Why enterprises need a different contract model
Traditional legal agreements carry rich business meaning, but they're hard to automate. First-generation public-chain contracts automate execution, but they often push privacy, permissions, and workflow semantics into surrounding infrastructure. That works for open networks. It doesn't map cleanly to regulated coordination between banks, brokers, custodians, issuers, and counterparties.
DAML takes a different route. It starts from the agreement itself. Parties, signatories, observers, and choices become first-class concepts in the language.
Practical rule: If your system depends on explicit contractual roles and restricted data visibility, a business-oriented contract language is usually a better fit than a general-purpose one.

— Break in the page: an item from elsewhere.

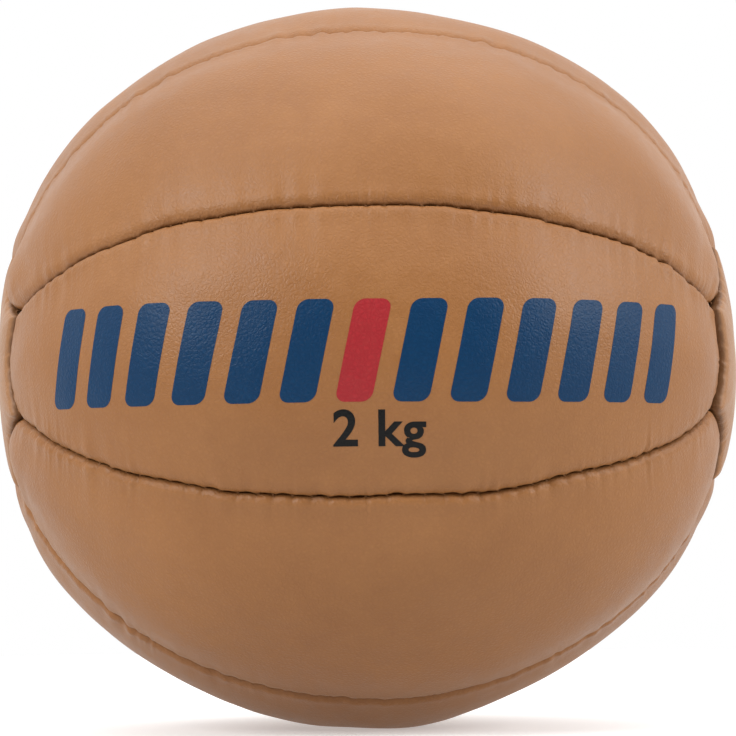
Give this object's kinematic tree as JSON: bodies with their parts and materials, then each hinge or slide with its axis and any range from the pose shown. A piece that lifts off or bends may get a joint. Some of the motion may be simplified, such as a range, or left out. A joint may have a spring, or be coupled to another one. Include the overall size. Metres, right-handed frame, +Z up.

This is also why DAML belongs in the broader conversation about enterprise-grade blockchain architecture and implementation patterns, not just smart contract syntax.
What DAML actually encodes
In practical terms, a DAML model can describe:
- Who participates: the parties to an agreement, not just anonymous addresses.
- Who must authorise actions: signatories and role-based permissions are part of the model.
- Who may observe state: visibility can be defined as part of contract behaviour.
- How workflows progress: choices capture valid transitions, approvals, and business events.
The result is lower conceptual overhead for enterprise agreements and fewer reconciliation steps when multiple institutions need to share one workflow without sharing everything. That's a big reason DAML often comes up in conversations about tokenised securities, syndicated operations, and private financial infrastructure.
For developers who want broader context on how contract design changes as systems become more complex, this guide to smart contracts advanced coding is a useful companion read. It helps frame why modelling decisions matter long before deployment.
How DAML and Canton Network Deliver Enterprise-Grade Infrastructure
DAML on its own is not the whole platform. The clearer way to understand the stack is this: DAML expresses the business logic, while Canton executes that logic in a distributed environment designed for authorised data sharing and interoperability, as described in Digital Asset's Daml and Canton 2.0 framing.
That separation is one of the most important architectural ideas in the ecosystem.

Think of DAML as logic and Canton as execution
A useful analogy for non-specialists is application and operating system. DAML defines the agreement model. Canton provides the ledger and protocol behaviour that faithfully implements that model.
Enterprise buyers often evaluate “blockchain platforms” as if language, execution model, privacy controls, and infrastructure are a single thing. In the DAML and Canton approach, they're deliberately separated. That gives architects more control over portability and deployment choices.
Three practical consequences stand out:
- Business logic stays closer to the domain model: rights, obligations, privacy, and authorisation are defined where business teams can reason about them.
- Infrastructure choices stay more flexible: the same logic isn't necessarily trapped inside one chain-specific execution environment.
- Multi-party coordination becomes the design centre: the stack is built for workflows across institutions, not for a globally visible shared state by default.
Why the stack matters in regulated environments
Canton's design is especially relevant where firms need coordinated processing without broadcasting transaction data across the entire network. The protocol description says sub-transaction privacy means parties see only the part of a transaction that applies to them, and that the design supports data minimisation and right-to-be-forgotten alignment in enterprise settings, as detailed in the Canton protocol description.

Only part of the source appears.